八十路徒然なるままに

のどかなる日影に、垣根の草もえ出づるころより、やや春ふかく霞わたりてーーー。徒然草より

「家族」として

2021年12月28日 13時00分59秒 | Weblog

画像は、書置きしていたもの。ばあちゃんは、今日も元気。車椅子の上で、眠っている。以下は、百歳の記念の小冊子に、「家族」と綴り込んだものです。「認知症の むずかる母の 手をなでて まどろむ妻の 涙ひとすじ」。「かあちゃんよぉ 早く来ぉよ 居ねぇのげぇ すうっと出ちゃた 世話かけるねぇ」。「孫娘からの お年玉に 嗚咽して これだけやれよぉと こぶしひろげる」。「娘は七十二 買い出し時代を 思うのか 認知症でも 七つの子を歌う」。「かぁらぁすぅ なぜ泣くのぉと 歌いつつ おっぱいやれよぉと 昔を思う」。「おめぇも来ぉ 早く来ぉよ みんな来ぉ 家族写真を さびしげに呼ぶ」。いろいろとあったなぁと、思い出しています。もう一話。九十五才頃のこと。「ばあちゃんご飯だよぉ」と、お盆を持っていくと、「おれは、いい、おれは、いい」と、手でも遠慮する。「これは、ばあちゃんの分、皆ぃんなは、あっちで食べるから」と、言い聞かせる。スプーンを使い、口いっぱいに、ほほばる。
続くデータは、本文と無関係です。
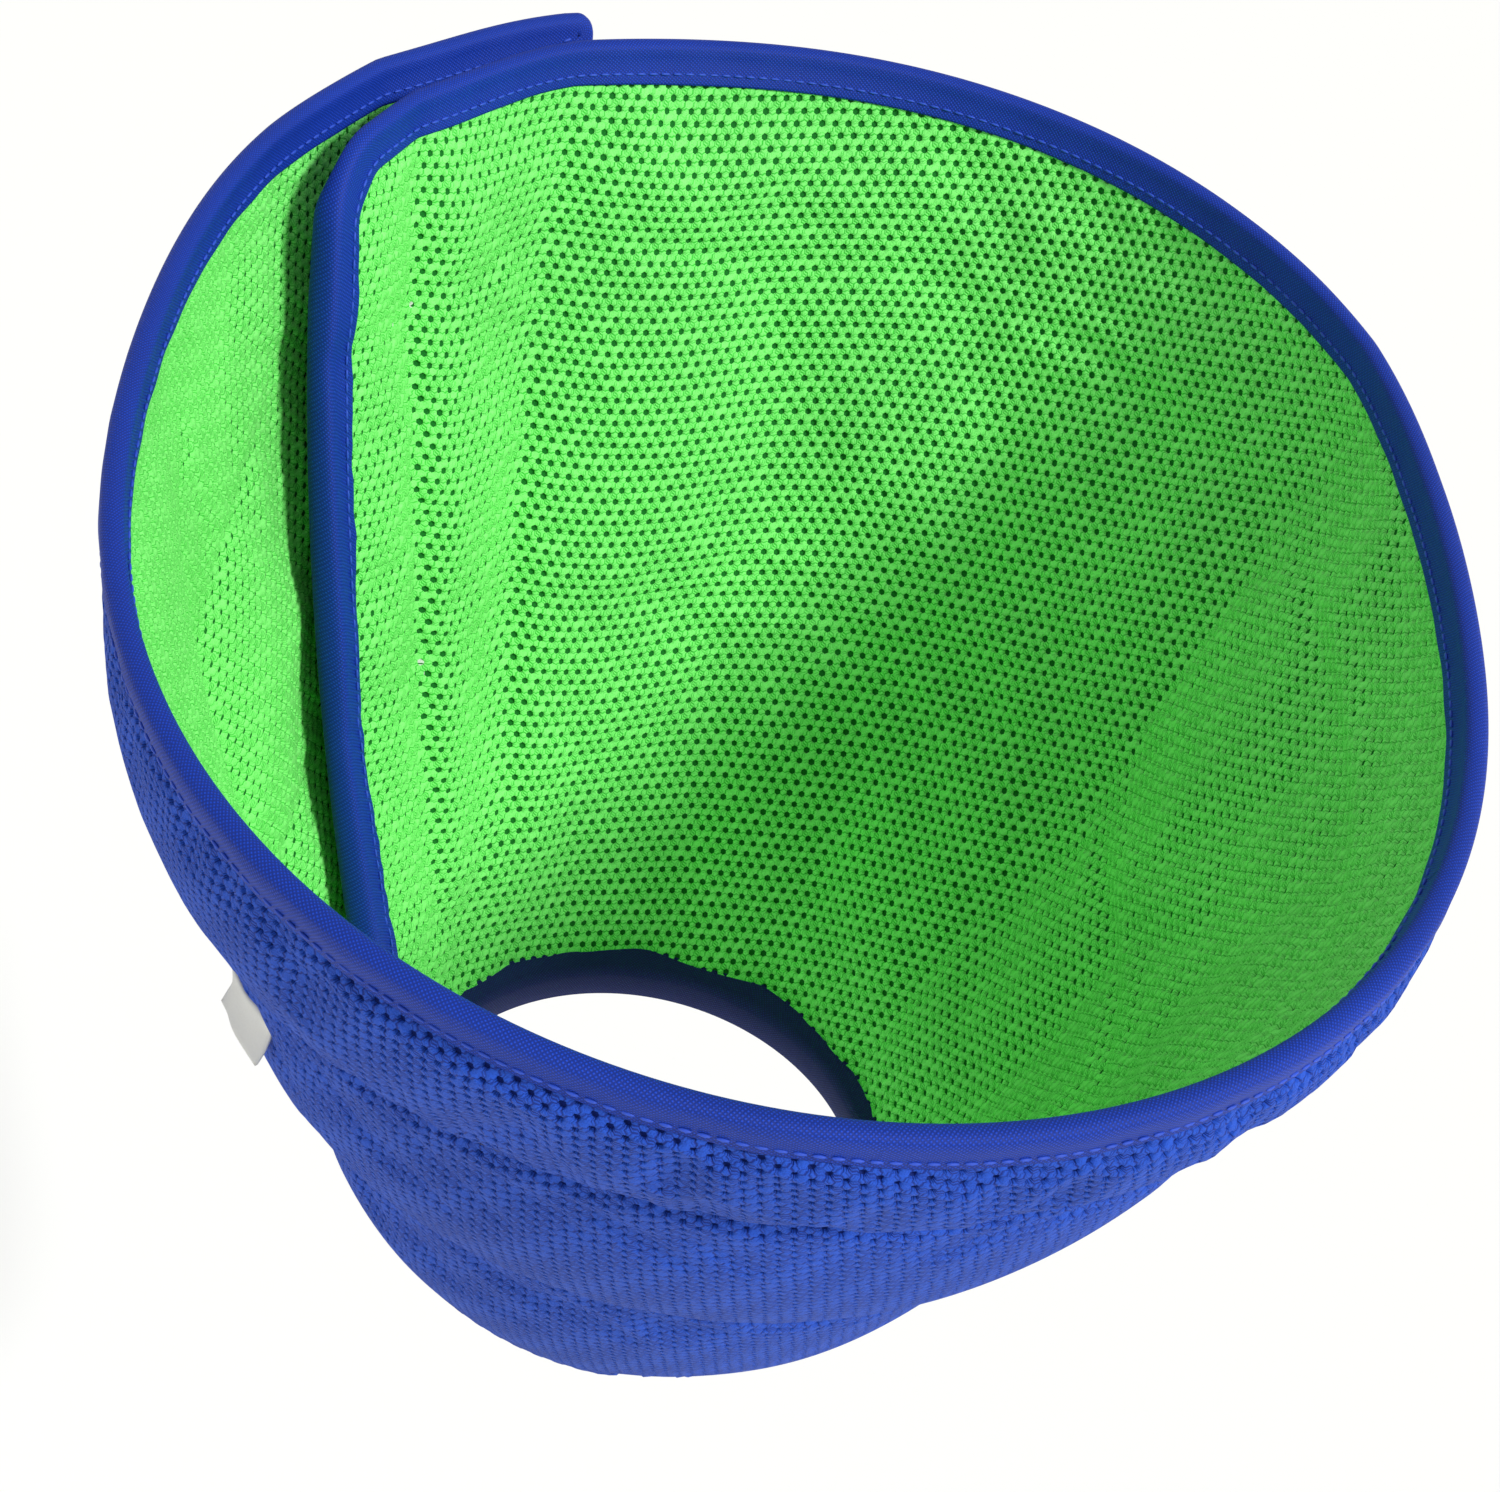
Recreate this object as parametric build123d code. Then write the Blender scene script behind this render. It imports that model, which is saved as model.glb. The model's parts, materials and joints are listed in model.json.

「ゆっくり、食べんだょぉ」と。「世話かけるなぁ」と。食べてる間、ずうーっと、目をつむっていることがある。「眠たいのげぇ」と聞くと、首を横に振る。「何か考えてぇんのげぇ」と聞くと、「いろいろ」と、ぽつり。ある時は、口をへの字に、泣きべそで、口が動かない。口をとんがらかして、こらえている。ぽろぽろぽろと、涙がほほを、つたって落ちる。「泣くさんなぁ。大丈夫だから」と、肩をとんとんとんと、たたいてやる。ウゥウゥウぅって、泣き出してしまう。「器、下げっかんねぇ」というと、「ごっつぉさん」と。ふがいなさを、悔やんでいるのかも。